Immigration

House GOP Bill Would Cut Foreign Aid Over Immigration

Written by SK Ashby

The House appropriations bill that would cut the State Department's funding if former Secretary of State Hillary Clinton's emails are not released in a timely manner apparently had another awful measure tucked inside of it.

The bill also contains a provision that would cut assistance for Central American nations if they don't solve our immigration problems for us.

The House bill would direct the secretary of State to suspend assistance to Central American countries if their governments don’t take steps to improve border security, enforce laws to reduce the flow of illegal migrants to the U.S., conduct public outreach campaigns about the journey’s dangers, and cooperate with U.S. federal agencies to facilitate and expedite the return of migrants to their native countries.

Cutting assistance would undoubtedly make the situation worse and actually increase the flow of immigrants. That is, after all, why so many have fled. They come to American looking for a better life.

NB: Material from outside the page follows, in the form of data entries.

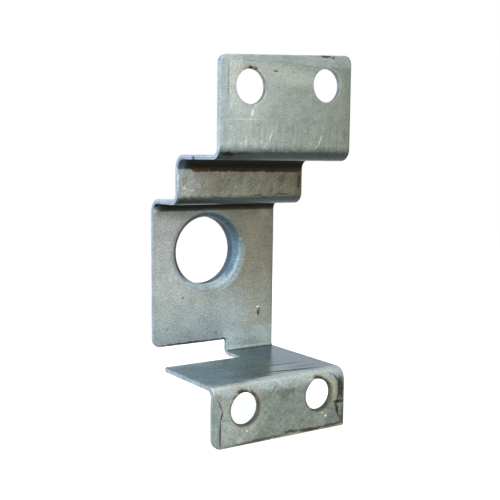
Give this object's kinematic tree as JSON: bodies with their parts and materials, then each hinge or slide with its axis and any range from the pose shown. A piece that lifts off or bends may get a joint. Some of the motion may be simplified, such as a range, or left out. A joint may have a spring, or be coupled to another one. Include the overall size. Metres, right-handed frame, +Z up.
{
  "type": "boot lock bracket",
  "caption": "Folded sheet steel bracket that holds a vehicle boot lock: two screw flanges and a stepped recess between them, with a drawn lock hole in its plate.",
  "frame": {"origin": "on the front face of the upper flange, midway between its two screw holes", "axes": "+Z up along the plate and both flanges, +Y back into the recess that the sheet folds round, +X across the strip to the right as seen from the front"},
  "size_m": [0.0391, 0.0377, 0.093],
  "materials": {
    "zinc_plated_steel": "dull passivated zinc plate on pressed sheet, worn and lightly stained"
  },
  "bodies": {
    "root": {"boot_lock_bracket": "zinc_plated_steel"}
  },
  "joints": []
}
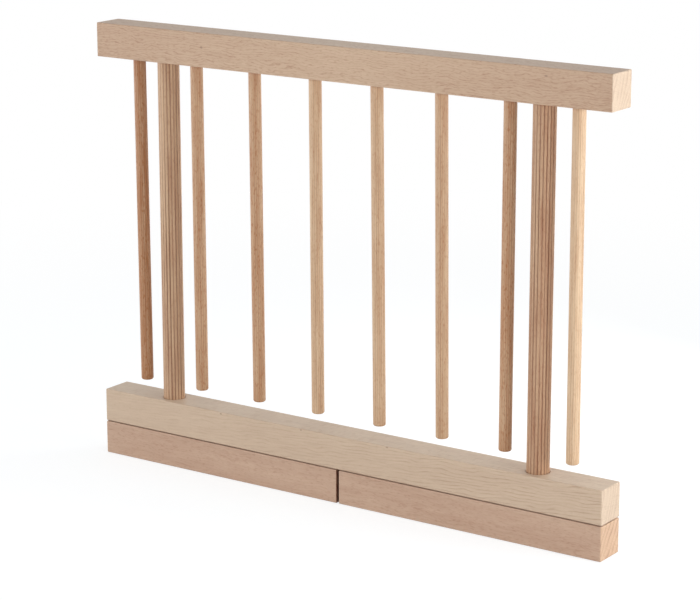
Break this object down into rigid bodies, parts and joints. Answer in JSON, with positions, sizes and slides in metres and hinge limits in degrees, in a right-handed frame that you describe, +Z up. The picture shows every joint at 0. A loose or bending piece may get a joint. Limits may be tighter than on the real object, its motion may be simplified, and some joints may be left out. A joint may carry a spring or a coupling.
{
  "type": "pasta drying rack",
  "caption": "Folding beech rack for drying fresh pasta: a row of thin dowels hangs from a square head bar, on fluted posts and a rail with swing-out feet.",
  "frame": {"origin": "on the table, under the middle of the rack", "axes": "+X along the rack to the right seen from the front, +Y to the back, +Z up"},
  "size_m": [0.43, 0.025, 0.3305],
  "materials": {
    "beech_head": "sanded, unfinished",
    "beech_rail": "sanded, unfinished",
    "beech_foot": "sanded, unfinished",
    "beech_post": "fluted dowel rod, unfinished",
    "beech_dowel": "finely fluted dowel rod, unfinished",
    "zinc_steel": "bright zinc plated",
    "fibre": "hard fibre"
  },
  "bodies": {
    "stand": {"base_rail": "beech_rail", "post_left": "beech_post", "post_right": "beech_post", "pivot_screw_left": "zinc_steel", "head_washer_left": "zinc_steel", "slip_washer_left": "fibre", "pivot_screw_right": "zinc_steel", "head_washer_right": "zinc_steel", "slip_washer_right": "fibre"},
    "head": {"head_bar": "beech_head", "drying_dowel_1": "beech_dowel", "drying_dowel_2": "beech_dowel", "drying_dowel_3": "beech_dowel", "drying_dowel_4": "beech_dowel", "drying_dowel_5": "beech_dowel", "drying_dowel_6": "beech_dowel", "drying_dowel_7": "beech_dowel", "drying_dowel_8": "beech_dowel"},
    "left_foot": {"foot_left": "beech_foot"},
    "right_foot": {"foot_right": "beech_foot"}
  },
  "joints": [
    {"name": "head_lift", "type": "slide", "parent": "stand", "child": "head", "axis": [0, 0, 1], "range_m": [0, 0.017]},
    {"name": "left_foot_swing", "type": "hinge", "parent": "stand", "child": "left_foot", "pos_m": [-0.2025, 0, 0.0125], "axis": [0, 0, 1], "range_deg": [0, 90]},
    {"name": "right_foot_swing", "type": "hinge", "parent": "stand", "child": "right_foot", "pos_m": [0.2025, 0, 0.0125], "axis": [0, 0, -1], "range_deg": [0, 90]}
  ]
}
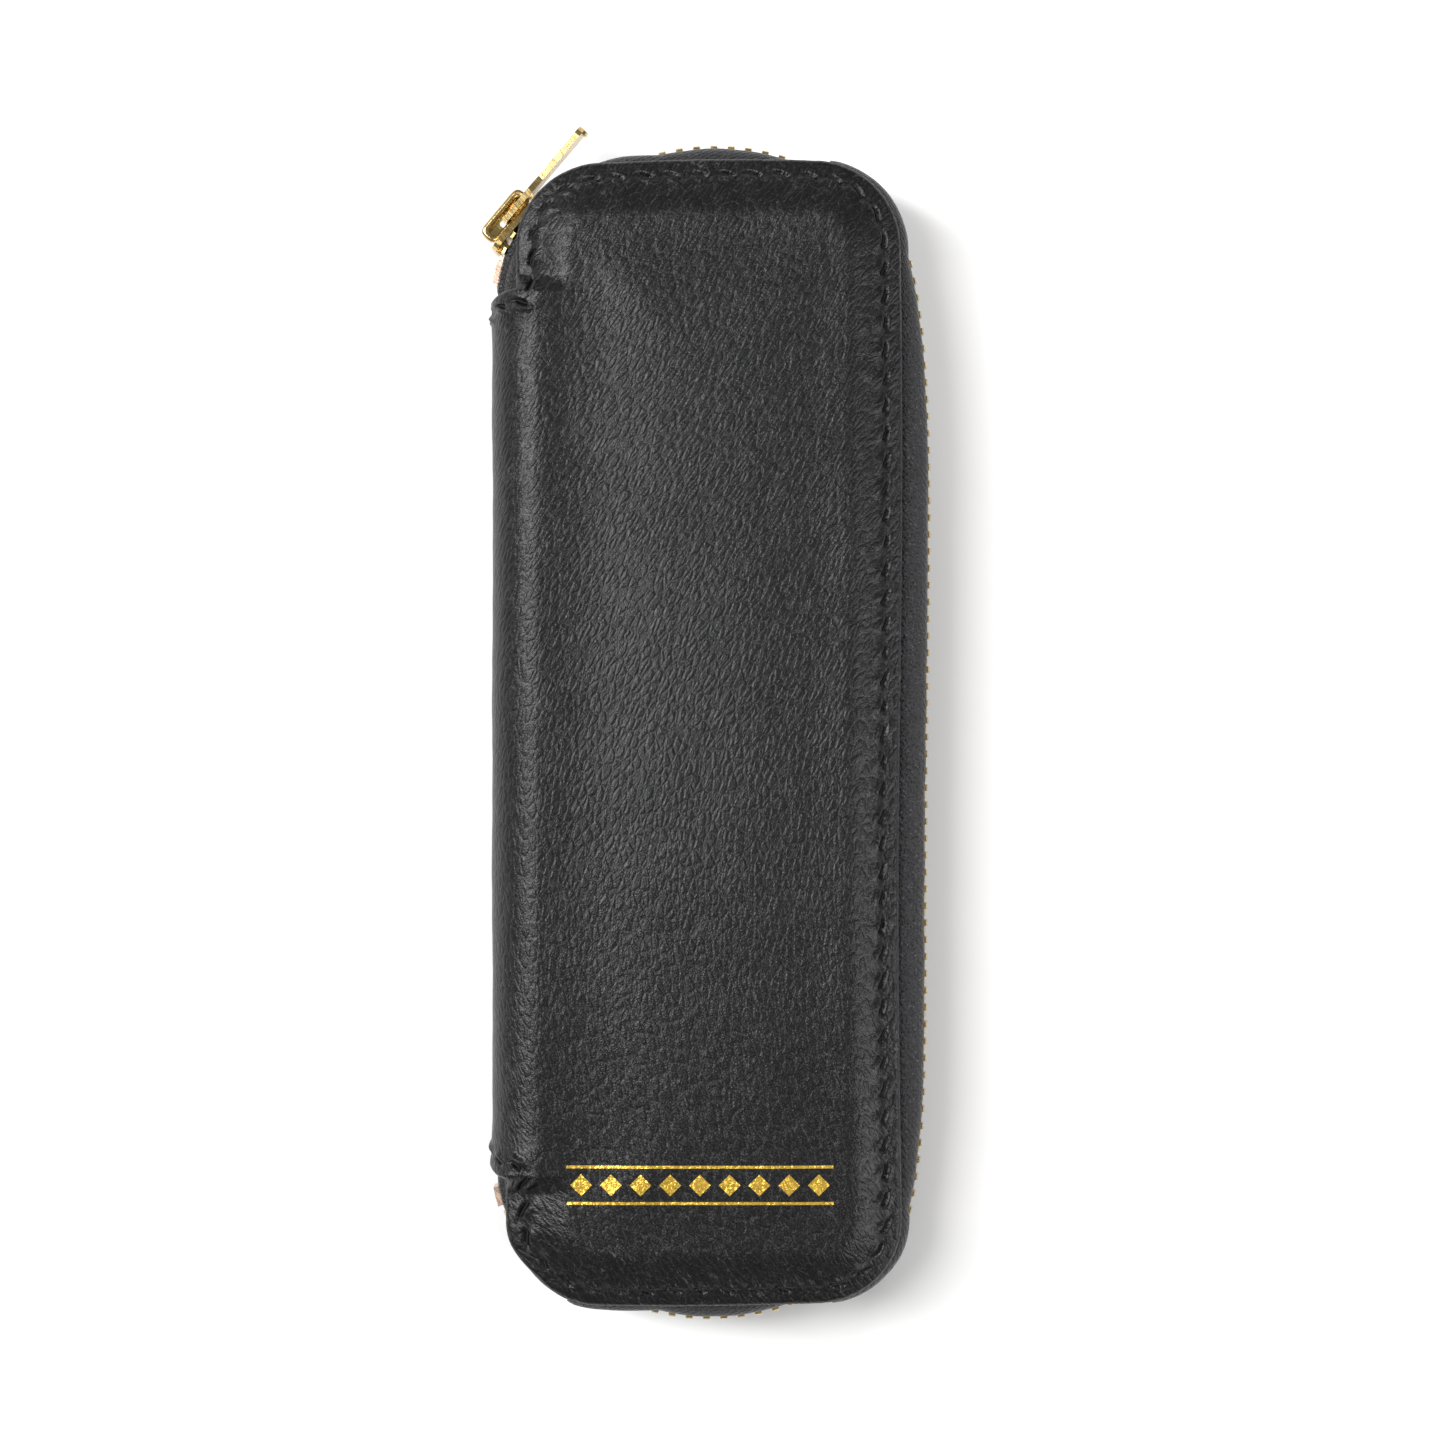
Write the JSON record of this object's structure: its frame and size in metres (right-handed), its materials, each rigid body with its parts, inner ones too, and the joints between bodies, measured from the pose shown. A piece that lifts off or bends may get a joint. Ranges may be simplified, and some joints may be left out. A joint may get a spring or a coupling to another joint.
{
  "type": "fountain pen case",
  "caption": "Slim zip-around leather case with padded covers, a folding spine, pen loops, a slip pocket and a metal zip.",
  "frame": {"origin": "middle of the back cover's flat outer face, on which the case lies", "axes": "+X from the spine to the opening edge, +Y along the case towards the end with the slider, +Z from the back cover to the front cover"},
  "size_m": [0.0672, 0.1796, 0.026],
  "materials": {
    "leather": "soft pebbled, semi-matt, near black",
    "lining": "matt suede-like cloth",
    "foam": "soft closed-cell foam",
    "greyboard": "pressed grey board",
    "tape": "woven zip tape",
    "brass": "polished, slightly worn",
    "copper": "polished, reddish",
    "thread": "waxed thread",
    "elastic": "woven elastic webbing"
  },
  "bodies": {
    "back_cover": {"leather_back": "leather", "padding_back": "foam", "board_back": "greyboard", "lining_back": "lining", "stitching_back": "thread", "pen_loops_upper": "elastic", "pen_loops_lower": "elastic", "zip_tape_main_back": "tape", "zip_teeth_main_back": "brass"},
    "spine": {"leather_spine": "leather", "spine_board": "greyboard", "lining_spine": "lining", "spine_stitching_top": "thread", "spine_stitching_bottom": "thread", "zip_tape_end_top_front": "tape", "zip_tape_end_top_back": "tape", "zip_tape_end_bottom_front": "tape", "zip_tape_end_bottom_back": "tape", "zip_teeth_end_top_front": "brass", "zip_teeth_end_top_back": "brass", "zip_teeth_end_bottom_front": "brass", "zip_teeth_end_bottom_back": "brass", "top_stop_front": "copper", "top_stop_back": "copper", "bottom_stop": "copper"},
    "front_cover": {"leather_front": "leather", "padding_front": "foam", "board_front": "greyboard", "lining_front": "lining", "stitching_front": "thread", "slip_pocket": "lining", "pocket_stitching": "thread", "zip_tape_main_front": "tape", "zip_teeth_main_front": "brass"},
    "slider": {"slider_body": "brass", "slider_bail": "brass"},
    "pull": {"pull_tab": "brass"}
  },
  "joints": [
    {"name": "spine_fold", "type": "hinge", "parent": "back_cover", "child": "spine", "pos_m": [-0.03128, 0, 0.00172], "axis": [0, -1, 0], "range_deg": [0, 90]},
    {"name": "front_fold", "type": "hinge", "parent": "spine", "child": "front_cover", "pos_m": [-0.03128, 0, 0.02428], "axis": [0, -1, 0], "range_deg": [0, 90]},
    {"name": "slider_travel", "type": "hinge", "parent": "spine", "child": "slider", "pos_m": [-0.0162, 0.0657, 0.013], "axis": [0, 0, -1], "range_deg": [0, 22]},
    {"name": "pull_swing", "type": "hinge", "parent": "slider", "child": "pull", "pos_m": [-0.0309, 0.07751, 0.013], "axis": [0, 0, 1], "range_deg": [0, 170]}
  ],
  "couplings": [
    {"joint": "front_fold", "follows": "spine_fold", "ratio": 1}
  ]
}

It is the responsibility of Congress, and thus Republicans, to make the compromises necessary to properly manage our immigrant population. They have refused to take the necessary steps to fix what they call a "broken system" because their idea of fixing it is mass deportation.

They refused to compromise even when congressional Democrats offered them the biggest expansion of border security funding ever.

From my perspective, this idea that other countries should solve our problems for us is more or less a demand that Central American nations take steps to imprison their own citizens within their borders; a perspective shared by a large number of advocacy groups who are urging the Senate Appropriations Committee to strip the language from the House version of the bill during mark up.

“These conditions would encourage the implementation of policies that violate the right of people to emigrate, a right enjoyed by all people, and would dangerously undermine the right of persecuted people to seek territorial access to a country of asylum,” the groups wrote in a letter Monday to the Senate panel.

To put it simply, the congressmen who sponsored the language do not give a fuck about "persecuted people" if they come from Central America.

That is unless they're rogue home-schoolers. Then they might care. House Republicans advanced a bill several months ago that would grant asylum to home schoolers while making it more difficult to seek asylum if you're fleeing violence.

The march toward a federal government shutdown continues.